## begin Raw data

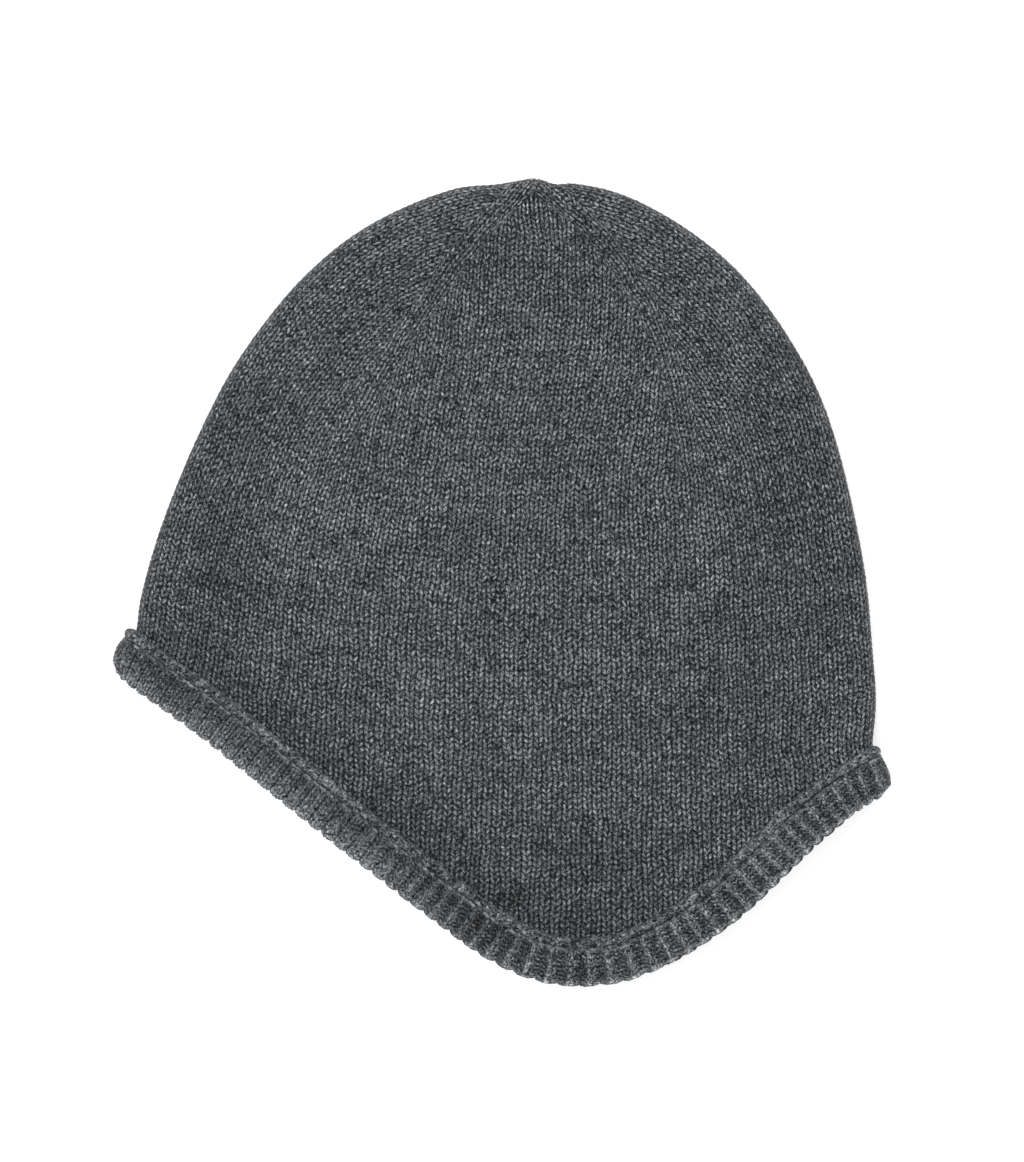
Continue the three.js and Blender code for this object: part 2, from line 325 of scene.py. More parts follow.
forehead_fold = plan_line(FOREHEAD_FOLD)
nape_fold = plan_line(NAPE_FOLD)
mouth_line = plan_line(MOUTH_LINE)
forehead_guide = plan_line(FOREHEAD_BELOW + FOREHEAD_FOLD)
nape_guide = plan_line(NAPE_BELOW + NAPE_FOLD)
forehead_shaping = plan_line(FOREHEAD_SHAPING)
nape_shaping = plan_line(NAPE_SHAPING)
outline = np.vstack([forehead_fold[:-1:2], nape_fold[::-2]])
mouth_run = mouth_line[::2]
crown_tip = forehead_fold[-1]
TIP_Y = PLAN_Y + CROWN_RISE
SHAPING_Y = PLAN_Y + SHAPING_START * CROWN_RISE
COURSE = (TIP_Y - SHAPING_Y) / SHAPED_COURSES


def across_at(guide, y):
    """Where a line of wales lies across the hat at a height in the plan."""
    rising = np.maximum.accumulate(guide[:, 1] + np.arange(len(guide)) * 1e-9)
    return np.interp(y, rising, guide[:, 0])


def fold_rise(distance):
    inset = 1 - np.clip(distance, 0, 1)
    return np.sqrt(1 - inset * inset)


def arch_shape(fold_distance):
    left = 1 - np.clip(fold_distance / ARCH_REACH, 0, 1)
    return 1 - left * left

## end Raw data

→ **Do this**
The data above must be returned in full, exactly as written.

→ **Final result**
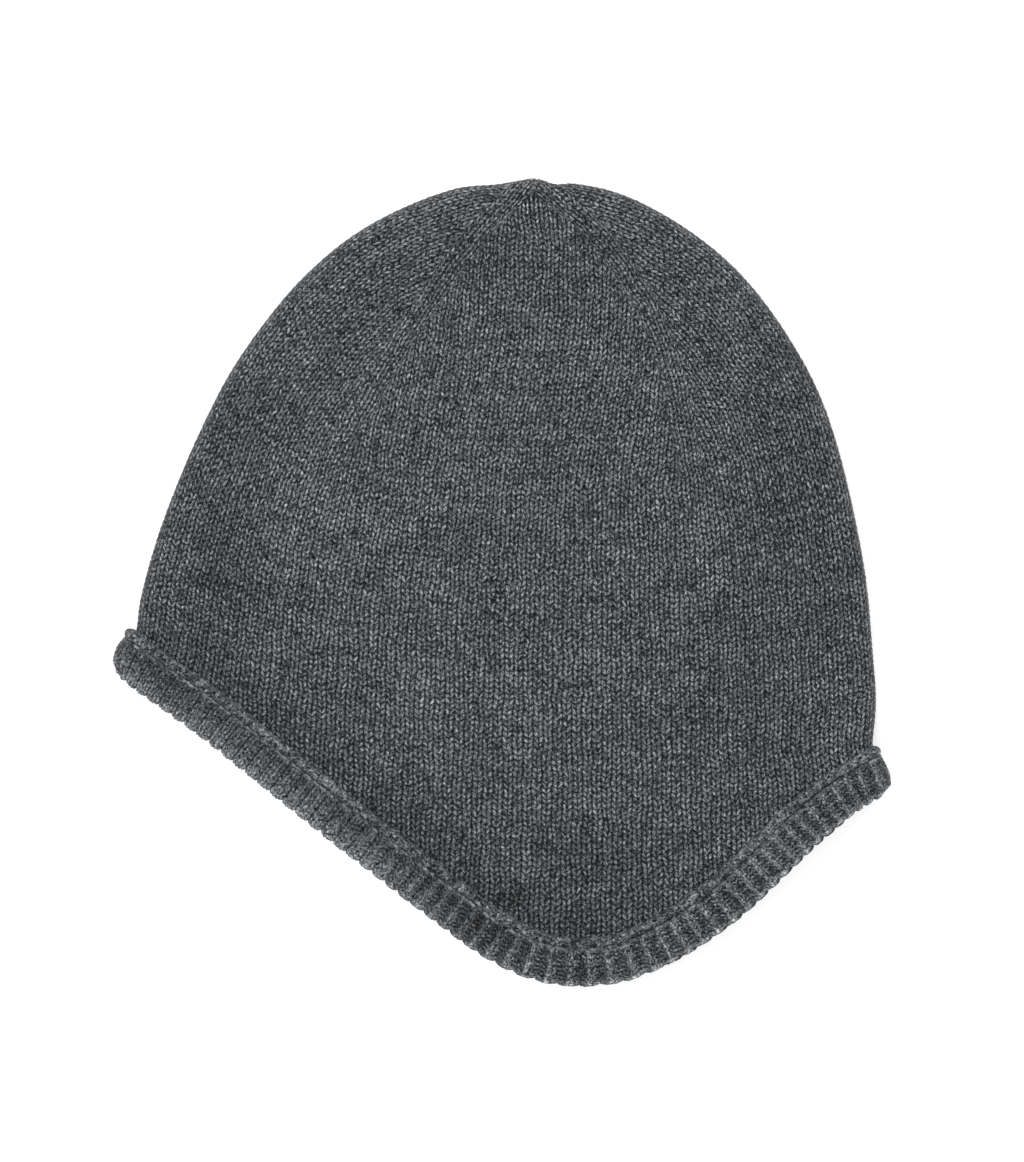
Continue the three.js and Blender code for this object: part 2, from line 325 of scene.py. More parts follow.
forehead_fold = plan_line(FOREHEAD_FOLD)
nape_fold = plan_line(NAPE_FOLD)
mouth_line = plan_line(MOUTH_LINE)
forehead_guide = plan_line(FOREHEAD_BELOW + FOREHEAD_FOLD)
nape_guide = plan_line(NAPE_BELOW + NAPE_FOLD)
forehead_shaping = plan_line(FOREHEAD_SHAPING)
nape_shaping = plan_line(NAPE_SHAPING)
outline = np.vstack([forehead_fold[:-1:2], nape_fold[::-2]])
mouth_run = mouth_line[::2]
crown_tip = forehead_fold[-1]
TIP_Y = PLAN_Y + CROWN_RISE
SHAPING_Y = PLAN_Y + SHAPING_START * CROWN_RISE
COURSE = (TIP_Y - SHAPING_Y) / SHAPED_COURSES


def across_at(guide, y):
    """Where a line of wales lies across the hat at a height in the plan."""
    rising = np.maximum.accumulate(guide[:, 1] + np.arange(len(guide)) * 1e-9)
    return np.interp(y, rising, guide[:, 0])


def fold_rise(distance):
    inset = 1 - np.clip(distance, 0, 1)
    return np.sqrt(1 - inset * inset)


def arch_shape(fold_distance):
    left = 1 - np.clip(fold_distance / ARCH_REACH, 0, 1)
    return 1 - left * left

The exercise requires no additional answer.